Volvía yo a Madrid lleno de mi falsa conciencia de manifestante que por unas horas llegó a creer que todo el monte era orégano y el gallego volvía a ocupar las calles centrales de Santiago, cuando, a la altura de Vilafranca do Bierzo, y para incrementar esas erróneas percepciones de turista insurgente, unas chicas del lugar se dirigieron a mí en gallego y me pusieron en esa exótica lengua la comida sobre la mesa de la fonda. Con un mohín un poco de falsete una de ellas se disculpó y se dispuso a pasar al castellano. Le pedí que no lo hiciera.

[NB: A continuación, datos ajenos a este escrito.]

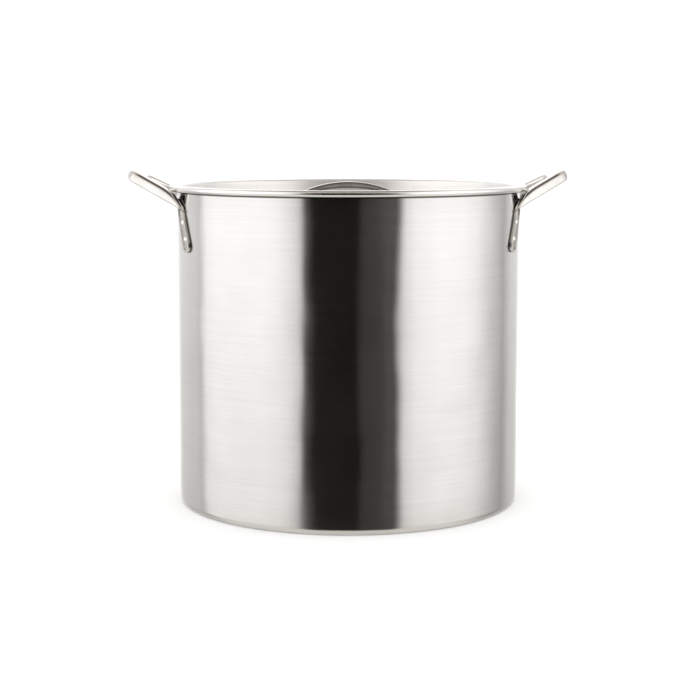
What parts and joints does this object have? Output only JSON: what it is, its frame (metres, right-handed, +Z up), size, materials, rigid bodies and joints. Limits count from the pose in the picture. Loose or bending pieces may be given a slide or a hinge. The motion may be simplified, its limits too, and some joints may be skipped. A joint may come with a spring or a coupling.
{
  "type": "brew kettle",
  "caption": "Straight-sided stainless brew kettle with a rolled rim, a recessed lift-off lid with a bridge handle, and riveted loop handles on both sides.",
  "frame": {"origin": "centre of the flat base, on the surface the kettle stands on", "axes": "+X towards the right-hand side handle, +Y away from the viewer, +Z up along the kettle's axis"},
  "size_m": [0.3856, 0.3174, 0.296],
  "materials": {
    "brushed_shell": "fine circumferential brushing",
    "brushed_lid": "fine circumferential brushing",
    "polished_handle": "tumble polished",
    "rivet": "bright"
  },
  "bodies": {
    "kettle": {"kettle_body": "brushed_shell", "left_handle": "polished_handle", "right_handle": "polished_handle", "left_handle_front_upper_rivet": "rivet", "left_handle_front_lower_rivet": "rivet", "left_handle_back_upper_rivet": "rivet", "left_handle_back_lower_rivet": "rivet", "right_handle_front_upper_rivet": "rivet", "right_handle_front_lower_rivet": "rivet", "right_handle_back_upper_rivet": "rivet", "right_handle_back_lower_rivet": "rivet"},
    "lift_off_lid": {"lid": "brushed_lid", "lid_handle": "polished_handle", "lid_handle_left_front_rivet": "rivet", "lid_handle_left_back_rivet": "rivet", "lid_handle_right_front_rivet": "rivet", "lid_handle_right_back_rivet": "rivet"}
  },
  "joints": [
    {"name": "lid_lift", "type": "slide", "parent": "kettle", "child": "lift_off_lid", "axis": [0, 0, 1], "range_m": [0, 0.25]}
  ]
}
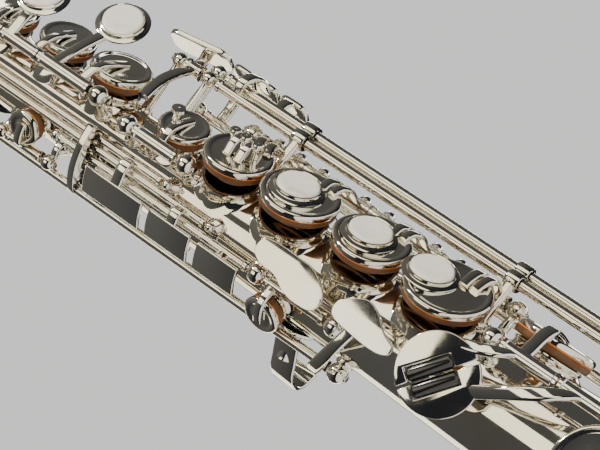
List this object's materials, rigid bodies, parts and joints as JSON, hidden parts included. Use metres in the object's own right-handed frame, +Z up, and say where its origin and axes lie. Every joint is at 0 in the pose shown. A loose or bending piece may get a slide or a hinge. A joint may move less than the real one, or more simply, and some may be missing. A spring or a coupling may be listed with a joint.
{
  "type": "soprano saxophone",
  "caption": "Straight soprano saxophone with a conical silver tube, flared bell, padded hinged keys with pearl touches, rollers and a detachable neck with mouthpiece.",
  "frame": {"origin": "centre of the bell rim, on the plane that the bell stands on", "axes": "+Z up the tube to the mouthpiece; the finger keys face -Y; +X is the player's left"},
  "size_m": [0.095, 0.095, 0.698],
  "materials": {
    "polished_silver": "polished silver plate on brass",
    "steel": "polished steel rod",
    "leather": "smooth tan leather",
    "pearl": "polished pearl shell",
    "ebonite": "polished hard rubber",
    "cork": "matt cork",
    "cane": "matt cane"
  },
  "bodies": {
    "body": {"body_tube": "polished_silver", "bell": "polished_silver", "bell_ring": "polished_silver", "neck": "polished_silver", "neck_socket_ring": "polished_silver", "neck_clamp_screw": "polished_silver", "neck_cork": "cork", "mouthpiece": "ebonite", "reed": "cane", "ligature": "polished_silver", "thumb_hook": "polished_silver", "thumb_rest": "ebonite", "strap_ring": "polished_silver", "side_key_guide": "polished_silver", "lower_stack_rod": "steel", "upper_stack_rod": "steel", "bell_key_guard": "polished_silver"},
    "f_sharp_key": {"f_sharp_key": "polished_silver", "f_sharp_pad": "leather"},
    "f_key": {"f_key": "polished_silver", "f_pearl": "pearl", "f_pad": "leather"},
    "e_key": {"e_key": "polished_silver", "e_pearl": "pearl", "e_pad": "leather"},
    "d_key": {"d_key": "polished_silver", "d_pearl": "pearl", "d_pad": "leather"},
    "g_key": {"g_key": "polished_silver", "g_pearl": "pearl", "g_pad": "leather"},
    "a_key": {"a_key": "polished_silver", "a_pearl": "pearl"},
    "bis_key": {"bis_key": "polished_silver"},
    "b_key": {"b_key": "polished_silver", "b_pearl": "pearl"},
    "c_vent_key": {"c_vent_key": "polished_silver"},
    "g_sharp_key": {"g_sharp_key": "polished_silver"},
    "g_sharp_lever": {"g_sharp_lever": "polished_silver"},
    "low_b_key": {"low_b_key": "polished_silver"},
    "low_b_flat_key": {"low_b_flat_key": "polished_silver"},
    "low_c_sharp_key": {"low_c_sharp_key": "polished_silver"},
    "e_flat_key": {"e_flat_key": "polished_silver"},
    "low_c_key": {"low_c_key": "polished_silver"},
    "f_sharp_trill_key": {"f_sharp_trill_key": "polished_silver"},
    "high_f_sharp_key": {"high_f_sharp_key": "polished_silver"},
    "side_e_key": {"side_e_key": "polished_silver"},
    "side_c_lever": {"side_c_lever": "polished_silver"},
    "side_b_flat_lever": {"side_b_flat_lever": "polished_silver"},
    "side_b_flat_key": {"side_b_flat_key": "polished_silver"},
    "side_c_key": {"side_c_key": "polished_silver"},
    "palm_d_key": {"palm_d_key": "polished_silver"},
    "palm_e_flat_key": {"palm_e_flat_key": "polished_silver"},
    "palm_f_key": {"palm_f_key": "polished_silver"},
    "octave_lever": {"octave_lever": "polished_silver"},
    "octave_key_lower": {"octave_key_lower": "polished_silver"},
    "octave_key_upper": {"octave_key_upper": "polished_silver"},
    "e_flat_roller": {"e_flat_roller": "ebonite"},
    "low_c_roller": {"low_c_roller": "ebonite"}
  },
  "joints": [
    {"name": "f_sharp_key_turn", "type": "hinge", "parent": "body", "child": "f_sharp_key", "pos_m": [0.02295, -0.01325, 0.354], "axis": [0, 0, -1], "range_deg": [0, 8], "stiffness_Nm_per_rad": 0.05, "springref_deg": -17.19},
    {"name": "f_key_turn", "type": "hinge", "parent": "body", "child": "f_key", "pos_m": [0.02295, -0.01325, 0.33], "axis": [0, 0, -1], "range_deg": [0, 8], "stiffness_Nm_per_rad": 0.05, "springref_deg": -17.19},
    {"name": "e_key_turn", "type": "hinge", "parent": "body", "child": "e_key", "pos_m": [0.02295, -0.01325, 0.303], "axis": [0, 0, -1], "range_deg": [0, 8], "stiffness_Nm_per_rad": 0.05, "springref_deg": -17.19},
    {"name": "d_key_turn", "type": "hinge", "parent": "body", "child": "d_key", "pos_m": [0.02295, -0.01325, 0.276], "axis": [0, 0, -1], "range_deg": [0, 8], "stiffness_Nm_per_rad": 0.05, "springref_deg": -17.19},
    {"name": "g_key_turn", "type": "hinge", "parent": "body", "child": "g_key", "pos_m": [-0.00824, -0.02147, 0.418], "axis": [0, 0, 1], "range_deg": [0, 9], "stiffness_Nm_per_rad": 0.05, "springref_deg": -17.19},
    {"name": "a_key_turn", "type": "hinge", "parent": "body", "child": "a_key", "pos_m": [-0.00824, -0.02147, 0.437], "axis": [0, 0, 1], "range_deg": [0, 9], "stiffness_Nm_per_rad": 0.05, "springref_deg": -17.19},
    {"name": "bis_key_turn", "type": "hinge", "parent": "body", "child": "bis_key", "pos_m": [-0.00824, -0.02147, 0.452], "axis": [0, 0, 1], "range_deg": [0, 9], "stiffness_Nm_per_rad": 0.05, "springref_deg": -17.19},
    {"name": "b_key_turn", "type": "hinge", "parent": "body", "child": "b_key", "pos_m": [-0.00824, -0.02147, 0.47], "axis": [0, 0, 1], "range_deg": [0, 9], "stiffness_Nm_per_rad": 0.05, "springref_deg": -17.19},
    {"name": "c_vent_key_turn", "type": "hinge", "parent": "body", "child": "c_vent_key", "pos_m": [-0.00824, -0.02147, 0.49], "axis": [0, 0, 1], "range_deg": [0, 9], "stiffness_Nm_per_rad": 0.05, "springref_deg": -17.19},
    {"name": "g_sharp_key_turn", "type": "hinge", "parent": "body", "child": "g_sharp_key", "pos_m": [-0.01022, -0.02005, 0.377], "axis": [0, 0, -1], "range_deg": [0, 9], "stiffness_Nm_per_rad": 0.05, "springref_deg": -17.19},
    {"name": "g_sharp_lever_turn", "type": "hinge", "parent": "body", "child": "g_sharp_lever", "pos_m": [0.0252, -0.02115, 0.394], "axis": [0, 0, 1], "range_deg": [0, 9], "stiffness_Nm_per_rad": 0.05, "springref_deg": -17.19},
    {"name": "low_b_key_turn", "type": "hinge", "parent": "body", "child": "low_b_key", "pos_m": [0.0252, -0.02115, 0.134], "axis": [0, 0, 1], "range_deg": [0, 9], "stiffness_Nm_per_rad": 0.05, "springref_deg": -17.19},
    {"name": "low_b_flat_key_turn", "type": "hinge", "parent": "body", "child": "low_b_flat_key", "pos_m": [0.03006, -0.02105, 0.093], "axis": [0, 0, 1], "range_deg": [0, 9], "stiffness_Nm_per_rad": 0.05, "springref_deg": -17.19},
    {"name": "low_c_sharp_key_turn", "type": "hinge", "parent": "body", "child": "low_c_sharp_key", "pos_m": [0.02889, -0.00253, 0.167], "axis": [0, 0, -1], "range_deg": [0, 8], "stiffness_Nm_per_rad": 0.05, "springref_deg": -17.19},
    {"name": "e_flat_key_turn", "type": "hinge", "parent": "body", "child": "e_flat_key", "pos_m": [-0.00469, -0.02659, 0.242], "axis": [0, 0, -1], "range_deg": [0, 6], "stiffness_Nm_per_rad": 0.05, "springref_deg": -17.19},
    {"name": "low_c_key_turn", "type": "hinge", "parent": "body", "child": "low_c_key", "pos_m": [-0.00469, -0.02659, 0.203], "axis": [0, 0, -1], "range_deg": [0, 8], "stiffness_Nm_per_rad": 0.05, "springref_deg": -17.19},
    {"name": "f_sharp_trill_key_turn", "type": "hinge", "parent": "body", "child": "f_sharp_trill_key", "pos_m": [-0.01785, -0.0065, 0.316], "axis": [0, 0, 1], "range_deg": [0, 10], "stiffness_Nm_per_rad": 0.05, "springref_deg": -17.19},
    {"name": "high_f_sharp_key_turn", "type": "hinge", "parent": "body", "child": "high_f_sharp_key", "pos_m": [-0.01638, 0.01147, 0.561], "axis": [0, 0, 1], "range_deg": [0, 9], "stiffness_Nm_per_rad": 0.05, "springref_deg": -17.19},
    {"name": "side_e_key_turn", "type": "hinge", "parent": "body", "child": "side_e_key", "pos_m": [-0.01402, -0.01176, 0.536], "axis": [0, 0, -1], "range_deg": [0, 10], "stiffness_Nm_per_rad": 0.05, "springref_deg": -17.19},
    {"name": "side_c_lever_turn", "type": "hinge", "parent": "body", "child": "side_c_lever", "pos_m": [-0.01585, -0.00915, 0.36], "axis": [0, 0, -1], "range_deg": [0, 10], "stiffness_Nm_per_rad": 0.05, "springref_deg": -17.19},
    {"name": "side_b_flat_lever_turn", "type": "hinge", "parent": "body", "child": "side_b_flat_lever", "pos_m": [-0.0174, -0.00566, 0.34], "axis": [0, 0, -1], "range_deg": [0, 10], "stiffness_Nm_per_rad": 0.05, "springref_deg": -17.19},
    {"name": "side_b_flat_key_turn", "type": "hinge", "parent": "body", "child": "side_b_flat_key", "pos_m": [-0.01844, 0.00635, 0.424], "axis": [0, 0, -1], "range_deg": [0, 10], "stiffness_Nm_per_rad": 0.05, "springref_deg": -17.19},
    {"name": "side_c_key_turn", "type": "hinge", "parent": "body", "child": "side_c_key", "pos_m": [-0.01844, 0.00635, 0.478], "axis": [0, 0, -1], "range_deg": [0, 10], "stiffness_Nm_per_rad": 0.05, "springref_deg": -17.19},
    {"name": "palm_d_key_turn", "type": "hinge", "parent": "body", "child": "palm_d_key", "pos_m": [0.01871, -0.0033, 0.498], "axis": [0, 0, 1], "range_deg": [0, 10], "stiffness_Nm_per_rad": 0.05, "springref_deg": -17.19},
    {"name": "palm_e_flat_key_turn", "type": "hinge", "parent": "body", "child": "palm_e_flat_key", "pos_m": [0.01871, -0.0033, 0.52], "axis": [0, 0, 1], "range_deg": [0, 10], "stiffness_Nm_per_rad": 0.05, "springref_deg": -17.19},
    {"name": "palm_f_key_turn", "type": "hinge", "parent": "body", "child": "palm_f_key", "pos_m": [0.01871, -0.0033, 0.543], "axis": [0, 0, 1], "range_deg": [0, 10], "stiffness_Nm_per_rad": 0.05, "springref_deg": -17.19},
    {"name": "octave_lever_turn", "type": "hinge", "parent": "body", "child": "octave_lever", "pos_m": [0.0085, 0.01472, 0.478], "axis": [0, 0, 1], "range_deg": [0, 6], "stiffness_Nm_per_rad": 0.05, "springref_deg": -17.19},
    {"name": "octave_key_lower_turn", "type": "hinge", "parent": "body", "child": "octave_key_lower", "pos_m": [0.0085, 0.01472, 0.514], "axis": [0, 0, -1], "range_deg": [0, 6], "stiffness_Nm_per_rad": 0.05, "springref_deg": -17.19},
    {"name": "octave_key_upper_turn", "type": "hinge", "parent": "body", "child": "octave_key_upper", "pos_m": [0.0085, 0.01472, 0.57], "axis": [0, 0, -1], "range_deg": [0, 6], "stiffness_Nm_per_rad": 0.05, "springref_deg": -17.19},
    {"name": "e_flat_roller_spin", "type": "hinge", "parent": "e_flat_key", "child": "e_flat_roller", "pos_m": [-0.02016, -0.01836, 0.26118], "axis": [0.5562, -0.5358, -0.6353], "continuous": true},
    {"name": "low_c_roller_spin", "type": "hinge", "parent": "low_c_key", "child": "low_c_roller", "pos_m": [-0.02143, -0.01527, 0.25746], "axis": [0.5562, -0.5358, -0.6353], "continuous": true}
  ],
  "couplings": [
    {"joint": "f_sharp_key_turn", "follows": "f_key_turn", "ratio": 1},
    {"joint": "c_vent_key_turn", "follows": "a_key_turn", "ratio": 1},
    {"joint": "g_sharp_key_turn", "follows": "g_sharp_lever_turn", "ratio": 1},
    {"joint": "octave_key_upper_turn", "follows": "octave_lever_turn", "ratio": 1},
    {"joint": "side_c_key_turn", "follows": "side_c_lever_turn", "ratio": 1},
    {"joint": "side_b_flat_key_turn", "follows": "side_b_flat_lever_turn", "ratio": 1}
  ]
}
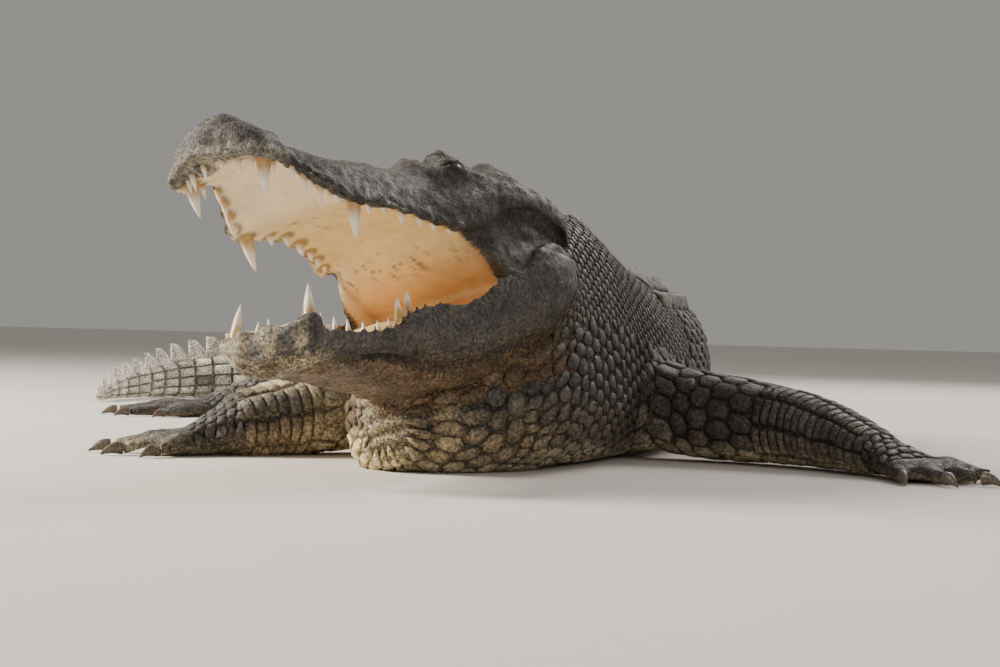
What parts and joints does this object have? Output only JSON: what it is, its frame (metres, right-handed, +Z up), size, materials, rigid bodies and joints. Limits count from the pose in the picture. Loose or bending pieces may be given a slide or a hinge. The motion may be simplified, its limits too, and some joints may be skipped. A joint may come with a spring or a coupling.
{
  "type": "crocodile",
  "caption": "Life-size still crocodile lying on its belly, head raised and turned, jaws wide open, tail curled forward beside it",
  "frame": {"origin": "the middle of the belly's flat, on the floor", "axes": "+Z up; the trunk lies along +Y, tail towards +Y; the head is turned to the animal's right, its snout towards -X -Y, and the mouth opens towards -X -Y"},
  "size_m": [1.0946, 2.0521, 0.2924],
  "materials": {
    "hide": "dry scaly hide, dark grey-brown above and tan to cream on the throat and sides",
    "mouth": "moist cream-yellow lining, orange towards the throat",
    "eye": "wet olive-gold iris with a narrow upright pupil",
    "claw": "worn dark horn",
    "tooth": "ivory crowns, amber at the gum"
  },
  "bodies": {
    "root": {"head": "hide", "lower_jaw": "hide", "cheeks": "mouth", "tongue": "mouth", "eye_left": "eye", "eye_right": "eye", "neck": "hide", "trunk": "hide", "tail_base": "hide", "tail_middle": "hide", "tail_end": "hide", "upper_arm_front_left": "hide", "forearm_front_left": "hide", "hand_front_left": "hide", "claw_1_front_left": "claw", "claw_2_front_left": "claw", "claw_3_front_left": "claw", "upper_arm_front_right": "hide", "forearm_front_right": "hide", "hand_front_right": "hide", "claw_1_front_right": "claw", "claw_2_front_right": "claw", "claw_3_front_right": "claw", "thigh_hind_left": "hide", "shank_hind_left": "hide", "foot_hind_left": "hide", "claw_1_hind_left": "claw", "claw_2_hind_left": "claw", "claw_3_hind_left": "claw", "thigh_hind_right": "hide", "shank_hind_right": "hide", "foot_hind_right": "hide", "claw_1_hind_right": "claw", "claw_2_hind_right": "claw", "claw_3_hind_right": "claw"}
  },
  "joints": []
}
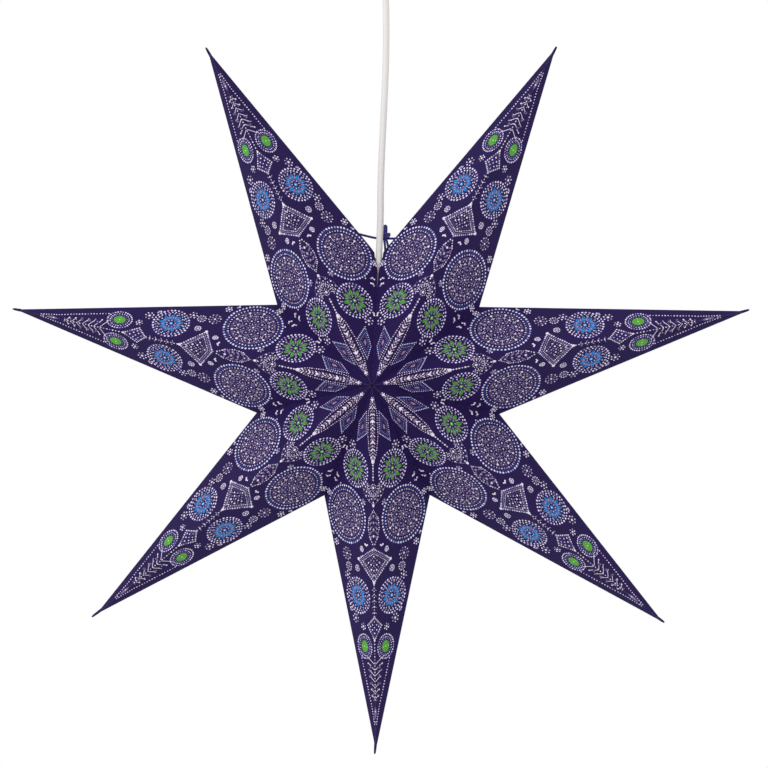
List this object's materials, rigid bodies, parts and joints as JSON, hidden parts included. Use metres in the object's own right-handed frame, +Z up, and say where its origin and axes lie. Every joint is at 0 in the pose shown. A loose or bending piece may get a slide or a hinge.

El mundo hablaba gallego y yo, como un tontarra, manifestándome sin necesidad alguna. Es cierto que aquellas chicas tenían la prepotencia aldeana de cuando el mundo era una aldea nada global, y estaban militando ahora en alguna clase de provocación que consistía en hablar gallego a los huéspedes, cosa que los huéspedes no extrañaban, al contrario. Me fui al coche y ya no paré hasta Madrid: cama y madrugón, como es de rigor en la ciudad-cucaña, no sin antes oír una proclama de una emisora de televisión en la que decían, textualmente: el masón Francisco Caamaño ha participado esta misma tarde en una manifestación junto a independentistas gallegos en la que ha reclamado la supresión del castellano en el sistema educativo de Galicia. Como lo leen. Pero eso sólo fue el comienzo de una pesadilla muy madrileña.

En pocos kilómetros pasé de sensible manifestante a monstruo de la barbarie nacional-lingüística

Cuando yo creía que esas cosas claramente falsas de la extrema derecha iban a ser proscritas por las almas buenas y correctas, pues no: un diario importante (muy conservador) abría con palabras no muy lejanas a las de la emisora (ultraconservadora) de la víspera. Pero eso era previsible, en cierto modo: la lengua en declive arrollaba en sus derechos a la lengua de dominio, y esa era la situación. El gallego se imponía a un perseguido español. Todo muy al uso de los que han hecho de la mentira no sólo un modo de vida, que ya es grave, sino un modo de pensar, cosa aún más grave porque determina todo nuestro universo cognitivo y nos conduce a la locura, como ocurre con más de una persona conocida que maneja esas raras ideas que ponen el mundo al revés y convierten al gallego en lengua perseguidora (¿de qué?, ¿de quién?). Bien, pero una vez superadas esas previsibles aportaciones intelectuales que convertían a Caamaño en un feroz fanático de los triángulos, los compases y las lenguas (perseguidoras) en declive, y cuando me voy a oír a "los míos" a otra emisora (un par de sociólogos con los que tengo algún o mucho trato, según cual de ellos), estos sensatos compañeros no paran mientes en avergonzar al ministro su proclividad al fanatismo lingüístico (¡y es catedrático de Derecho Constitucional!, exclama uno de ellos).

Qué duro es Madrid, no se lo pueden imaginar si no han vivido aquí cuarenta años, como yo mismo. No duro en otros sentidos vitales, en los que es una magnífica ciudad: duro en estos suspiros de España a través de sus gargantas más o menos profundas y más o menos infundadas. Mi gozo en un pozo. En unos cientos de kilómetros me había reconvertido de sensible manifestante a favor de la lengua de su tierra (a punto de perderse) en monstruo de la barbarie nacional-lingüística de las periferias más desordenadas. Me fueron creciendo los colmillos, como a Romasanta, y de esta guisa y con el pelo tan desordenado como mi alma, me zampé a un par de castellano hablantes que paseaban a la vera del estanque del Retiro. Son cosas que pasan cuando nuestro salvaje fanatismo se confronta con la dulce ilustración de estas pacíficas gentes que sólo tienen buenos sentimientos y mejores razones. Y es que probablemente son superiores.